Saturday, September 8, 2012

Students use feet, hands to study geography

From the Decatur Daily: Students use feet, hands to study geography


Matt McKean/TimesDaily
Chelsey Crum, an elementary education major, gives a tour of a giant map of Asia to a group of kindergarten students at Cherokee Elementary School.
CHEROKEE — First-grader Brody Thompson admits that before Thursday, he didn’t know the world was so big.
But after a geography lesson at his school with the “biggest map I’ve ever seen,” the Cherokee Elementary student and his classmates are seeing the world a little differently.
Thanks to the Alabama Geographic Alliance, a subsidiary of the National Geographic Alliance, a traveling map of Asia, measuring 26-by-36 feet, has occupied much of the school gymnasium since Thursday morning.
National Geographic’s giant traveling maps program began in 2006 with a map of Africa and has since expanded to include maps of North America, South America, the Pacific Ocean and now Asia.
With the maps, students have interactive geography lessons where they walk on the map, plot countries, islands and famous landmarks among other activities and learn about each place.
Student interns from the University of North Alabama conducted the geography lessons.

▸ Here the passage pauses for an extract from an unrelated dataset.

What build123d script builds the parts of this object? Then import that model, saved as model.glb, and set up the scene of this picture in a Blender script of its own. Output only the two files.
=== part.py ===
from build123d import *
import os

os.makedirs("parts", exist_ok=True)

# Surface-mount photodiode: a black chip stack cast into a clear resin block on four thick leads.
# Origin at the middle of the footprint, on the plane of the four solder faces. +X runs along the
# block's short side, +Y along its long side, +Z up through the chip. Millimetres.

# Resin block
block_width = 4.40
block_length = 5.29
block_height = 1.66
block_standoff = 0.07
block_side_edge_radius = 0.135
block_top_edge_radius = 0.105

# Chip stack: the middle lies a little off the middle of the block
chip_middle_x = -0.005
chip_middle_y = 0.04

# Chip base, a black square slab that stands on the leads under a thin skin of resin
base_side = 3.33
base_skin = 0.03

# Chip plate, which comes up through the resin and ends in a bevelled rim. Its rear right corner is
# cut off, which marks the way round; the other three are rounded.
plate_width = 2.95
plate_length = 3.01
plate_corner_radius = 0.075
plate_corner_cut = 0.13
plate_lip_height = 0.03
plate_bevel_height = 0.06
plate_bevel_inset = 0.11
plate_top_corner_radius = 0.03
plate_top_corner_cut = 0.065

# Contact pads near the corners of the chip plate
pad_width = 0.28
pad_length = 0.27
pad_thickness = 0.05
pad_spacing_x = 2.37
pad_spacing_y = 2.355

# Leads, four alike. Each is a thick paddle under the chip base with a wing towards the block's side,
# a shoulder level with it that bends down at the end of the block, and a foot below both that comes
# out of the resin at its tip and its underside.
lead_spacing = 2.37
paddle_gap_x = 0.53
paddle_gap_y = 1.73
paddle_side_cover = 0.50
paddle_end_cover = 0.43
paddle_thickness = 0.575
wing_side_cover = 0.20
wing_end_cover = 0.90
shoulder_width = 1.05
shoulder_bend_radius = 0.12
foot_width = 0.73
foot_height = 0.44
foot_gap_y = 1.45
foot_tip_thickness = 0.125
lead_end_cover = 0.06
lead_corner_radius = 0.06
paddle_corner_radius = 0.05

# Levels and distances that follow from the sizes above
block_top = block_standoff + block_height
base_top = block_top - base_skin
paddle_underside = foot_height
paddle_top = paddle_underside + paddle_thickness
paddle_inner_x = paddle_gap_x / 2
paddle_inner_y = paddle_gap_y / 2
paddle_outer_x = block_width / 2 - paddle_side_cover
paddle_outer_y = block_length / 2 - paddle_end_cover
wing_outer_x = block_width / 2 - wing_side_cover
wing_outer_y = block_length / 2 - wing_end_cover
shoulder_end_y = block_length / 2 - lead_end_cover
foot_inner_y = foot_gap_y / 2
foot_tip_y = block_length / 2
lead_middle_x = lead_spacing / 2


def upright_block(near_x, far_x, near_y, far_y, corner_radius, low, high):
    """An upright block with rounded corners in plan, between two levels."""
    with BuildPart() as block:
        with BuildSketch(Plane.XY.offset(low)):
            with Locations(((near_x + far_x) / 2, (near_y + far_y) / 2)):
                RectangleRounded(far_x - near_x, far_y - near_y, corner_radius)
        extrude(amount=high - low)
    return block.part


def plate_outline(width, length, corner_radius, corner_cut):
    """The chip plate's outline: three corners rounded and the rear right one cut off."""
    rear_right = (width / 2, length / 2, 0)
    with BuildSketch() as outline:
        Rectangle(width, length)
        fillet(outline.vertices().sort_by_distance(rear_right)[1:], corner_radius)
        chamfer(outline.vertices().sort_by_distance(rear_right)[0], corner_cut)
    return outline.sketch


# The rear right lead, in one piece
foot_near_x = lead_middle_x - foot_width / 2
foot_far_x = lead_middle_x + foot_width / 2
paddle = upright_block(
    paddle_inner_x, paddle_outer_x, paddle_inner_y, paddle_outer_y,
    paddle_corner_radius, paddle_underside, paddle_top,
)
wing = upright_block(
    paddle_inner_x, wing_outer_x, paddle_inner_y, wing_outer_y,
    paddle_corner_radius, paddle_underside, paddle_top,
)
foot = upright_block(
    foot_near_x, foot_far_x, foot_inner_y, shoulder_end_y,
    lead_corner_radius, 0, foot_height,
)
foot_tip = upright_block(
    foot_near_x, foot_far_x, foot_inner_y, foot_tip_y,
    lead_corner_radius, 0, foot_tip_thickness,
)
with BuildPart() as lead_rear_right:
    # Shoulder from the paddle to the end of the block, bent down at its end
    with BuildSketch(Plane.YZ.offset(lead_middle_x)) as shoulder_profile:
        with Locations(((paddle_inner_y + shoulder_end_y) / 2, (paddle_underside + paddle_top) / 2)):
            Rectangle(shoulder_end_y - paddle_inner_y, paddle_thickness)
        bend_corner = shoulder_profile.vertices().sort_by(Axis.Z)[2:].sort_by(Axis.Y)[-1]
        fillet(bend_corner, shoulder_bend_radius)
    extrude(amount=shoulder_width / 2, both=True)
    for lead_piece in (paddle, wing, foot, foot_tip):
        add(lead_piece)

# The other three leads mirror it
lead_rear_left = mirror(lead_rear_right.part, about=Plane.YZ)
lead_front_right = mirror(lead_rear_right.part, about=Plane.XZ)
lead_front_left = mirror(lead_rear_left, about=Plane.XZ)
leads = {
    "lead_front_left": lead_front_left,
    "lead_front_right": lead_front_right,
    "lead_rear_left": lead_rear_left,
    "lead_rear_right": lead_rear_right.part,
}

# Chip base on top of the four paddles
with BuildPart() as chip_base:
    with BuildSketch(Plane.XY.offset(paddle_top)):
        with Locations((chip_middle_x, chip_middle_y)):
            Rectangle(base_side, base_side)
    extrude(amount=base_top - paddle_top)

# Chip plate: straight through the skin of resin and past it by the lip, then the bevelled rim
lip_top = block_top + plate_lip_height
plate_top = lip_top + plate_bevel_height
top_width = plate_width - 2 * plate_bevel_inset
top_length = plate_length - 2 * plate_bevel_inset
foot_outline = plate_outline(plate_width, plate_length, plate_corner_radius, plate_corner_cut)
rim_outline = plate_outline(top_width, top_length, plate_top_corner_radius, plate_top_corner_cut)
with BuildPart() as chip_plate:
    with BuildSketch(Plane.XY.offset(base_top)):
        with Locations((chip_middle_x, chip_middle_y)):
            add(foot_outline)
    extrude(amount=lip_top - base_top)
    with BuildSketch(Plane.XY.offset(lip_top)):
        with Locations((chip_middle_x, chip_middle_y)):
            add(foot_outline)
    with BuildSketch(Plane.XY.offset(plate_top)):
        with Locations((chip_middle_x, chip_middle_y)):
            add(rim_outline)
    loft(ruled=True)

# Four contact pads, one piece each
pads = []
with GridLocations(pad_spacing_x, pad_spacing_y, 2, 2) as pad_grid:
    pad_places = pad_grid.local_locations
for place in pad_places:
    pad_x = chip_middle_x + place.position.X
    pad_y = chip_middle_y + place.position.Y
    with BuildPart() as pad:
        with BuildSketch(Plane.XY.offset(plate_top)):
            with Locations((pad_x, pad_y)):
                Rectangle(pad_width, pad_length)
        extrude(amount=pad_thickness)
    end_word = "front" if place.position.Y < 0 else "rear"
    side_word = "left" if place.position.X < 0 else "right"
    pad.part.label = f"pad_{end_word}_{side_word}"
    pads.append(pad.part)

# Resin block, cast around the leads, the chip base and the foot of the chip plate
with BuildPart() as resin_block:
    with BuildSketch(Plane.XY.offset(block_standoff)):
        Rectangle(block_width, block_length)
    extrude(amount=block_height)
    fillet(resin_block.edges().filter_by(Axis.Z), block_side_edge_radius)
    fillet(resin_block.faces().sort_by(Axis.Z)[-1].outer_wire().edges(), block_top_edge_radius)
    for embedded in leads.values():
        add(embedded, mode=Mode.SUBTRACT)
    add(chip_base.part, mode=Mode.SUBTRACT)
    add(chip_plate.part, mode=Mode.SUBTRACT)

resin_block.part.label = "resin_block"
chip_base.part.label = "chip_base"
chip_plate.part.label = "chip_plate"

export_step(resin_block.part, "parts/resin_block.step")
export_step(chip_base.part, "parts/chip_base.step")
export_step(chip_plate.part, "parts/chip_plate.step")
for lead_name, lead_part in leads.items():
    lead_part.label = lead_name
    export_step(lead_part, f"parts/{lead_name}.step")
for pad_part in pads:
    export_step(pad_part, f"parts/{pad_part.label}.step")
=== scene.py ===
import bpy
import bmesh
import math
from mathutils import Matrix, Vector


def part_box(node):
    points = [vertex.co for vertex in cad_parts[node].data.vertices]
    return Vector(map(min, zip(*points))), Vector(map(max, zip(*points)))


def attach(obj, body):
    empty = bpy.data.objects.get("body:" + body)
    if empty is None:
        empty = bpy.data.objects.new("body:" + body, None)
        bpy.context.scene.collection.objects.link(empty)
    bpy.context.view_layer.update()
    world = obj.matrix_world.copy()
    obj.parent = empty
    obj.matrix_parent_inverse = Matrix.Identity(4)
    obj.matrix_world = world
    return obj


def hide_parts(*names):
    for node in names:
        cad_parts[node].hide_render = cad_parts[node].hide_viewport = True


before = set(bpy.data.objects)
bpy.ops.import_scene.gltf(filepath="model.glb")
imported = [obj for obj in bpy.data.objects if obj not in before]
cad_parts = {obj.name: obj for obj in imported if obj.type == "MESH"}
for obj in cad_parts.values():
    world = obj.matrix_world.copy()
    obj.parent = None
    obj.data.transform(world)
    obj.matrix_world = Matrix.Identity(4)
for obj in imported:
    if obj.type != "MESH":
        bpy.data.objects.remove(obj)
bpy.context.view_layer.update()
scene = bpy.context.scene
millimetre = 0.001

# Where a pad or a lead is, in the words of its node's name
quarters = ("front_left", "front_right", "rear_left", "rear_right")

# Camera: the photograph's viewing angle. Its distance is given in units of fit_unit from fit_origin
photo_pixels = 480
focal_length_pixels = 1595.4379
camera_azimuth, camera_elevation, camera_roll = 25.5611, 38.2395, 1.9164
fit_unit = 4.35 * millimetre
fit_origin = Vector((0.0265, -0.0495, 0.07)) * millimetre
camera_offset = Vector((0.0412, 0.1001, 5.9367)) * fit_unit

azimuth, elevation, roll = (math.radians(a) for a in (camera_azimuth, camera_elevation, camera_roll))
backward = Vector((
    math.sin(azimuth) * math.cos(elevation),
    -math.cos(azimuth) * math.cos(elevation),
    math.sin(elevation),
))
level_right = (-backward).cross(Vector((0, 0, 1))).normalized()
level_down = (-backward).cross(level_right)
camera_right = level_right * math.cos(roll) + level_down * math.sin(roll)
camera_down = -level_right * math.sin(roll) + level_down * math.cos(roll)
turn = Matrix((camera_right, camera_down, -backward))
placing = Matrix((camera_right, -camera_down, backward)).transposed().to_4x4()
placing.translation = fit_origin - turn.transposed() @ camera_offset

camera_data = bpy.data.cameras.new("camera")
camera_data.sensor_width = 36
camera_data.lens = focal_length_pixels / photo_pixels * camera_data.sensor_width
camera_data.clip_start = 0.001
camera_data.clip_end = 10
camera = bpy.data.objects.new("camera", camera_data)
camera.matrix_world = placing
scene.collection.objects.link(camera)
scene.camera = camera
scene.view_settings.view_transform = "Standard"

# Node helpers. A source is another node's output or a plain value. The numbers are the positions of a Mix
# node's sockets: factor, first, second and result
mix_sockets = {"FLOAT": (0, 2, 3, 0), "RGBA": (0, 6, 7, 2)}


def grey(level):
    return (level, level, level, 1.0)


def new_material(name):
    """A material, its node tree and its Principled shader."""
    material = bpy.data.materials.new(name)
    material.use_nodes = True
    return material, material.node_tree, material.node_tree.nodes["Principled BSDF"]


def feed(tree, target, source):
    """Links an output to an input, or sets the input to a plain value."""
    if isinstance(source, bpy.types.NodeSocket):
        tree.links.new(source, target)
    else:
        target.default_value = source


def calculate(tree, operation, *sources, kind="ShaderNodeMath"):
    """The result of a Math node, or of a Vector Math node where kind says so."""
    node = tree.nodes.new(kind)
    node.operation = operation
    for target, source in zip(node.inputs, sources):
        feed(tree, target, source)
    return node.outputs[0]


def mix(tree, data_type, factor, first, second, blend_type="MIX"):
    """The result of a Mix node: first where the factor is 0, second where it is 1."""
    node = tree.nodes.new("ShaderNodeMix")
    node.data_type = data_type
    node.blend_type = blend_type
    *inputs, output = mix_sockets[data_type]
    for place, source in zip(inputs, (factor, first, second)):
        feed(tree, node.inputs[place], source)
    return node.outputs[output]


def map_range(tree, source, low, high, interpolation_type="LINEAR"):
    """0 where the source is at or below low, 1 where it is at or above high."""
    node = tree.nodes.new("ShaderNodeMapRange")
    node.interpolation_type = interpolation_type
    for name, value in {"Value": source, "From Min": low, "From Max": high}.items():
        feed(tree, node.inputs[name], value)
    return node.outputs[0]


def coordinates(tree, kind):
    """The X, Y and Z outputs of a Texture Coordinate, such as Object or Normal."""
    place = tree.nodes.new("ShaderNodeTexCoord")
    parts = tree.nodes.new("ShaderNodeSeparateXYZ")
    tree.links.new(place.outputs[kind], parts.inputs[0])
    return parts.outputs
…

The map comes with a trunk of supplies and lesson plans for each continent.
Chelsey Crum, a senior education major at UNA, walked around Asia with the class and plotted famous landmarks such as the world’s highest mountain, Mount Everest. Marking it with a yellow cone, Crum put her foot on the name on the map.
“I have my foot on Mount Everest,” she told the students. “Now, how many people can say they’ve done that?”
Retired educators Micki McWilliams and Peggy Clay, both members of the Alabama Geographic Alliance, said the program is not only worthwhile, it’s especially needed because Alabama’s mandated curriculum requires little geography.
“Geography provides the perfect framework for all the curriculum,” said Clay, who served as the country’s first teacher-in-residence for the National Geographic Society.
She added that the benefit of the large map is that everything is magnified as opposed to just dots, giving the students a sense of reality.
McWilliams called the program “meaningful geography.”
“This is one of the greatest programs National Geographic has done,” she said.
Brody Thompson said he only knew America when he saw it on a map. Now, he said he would be able to locate Asia and Mount Everest.
“Really the only country I’ve ever really known about was America, but it sure wasn’t on that map,” he said. “I wish I had a map that big, but it would take up my whole house. Asia is a lot bigger than I thought.”
The traveling map moves next to Wilson School.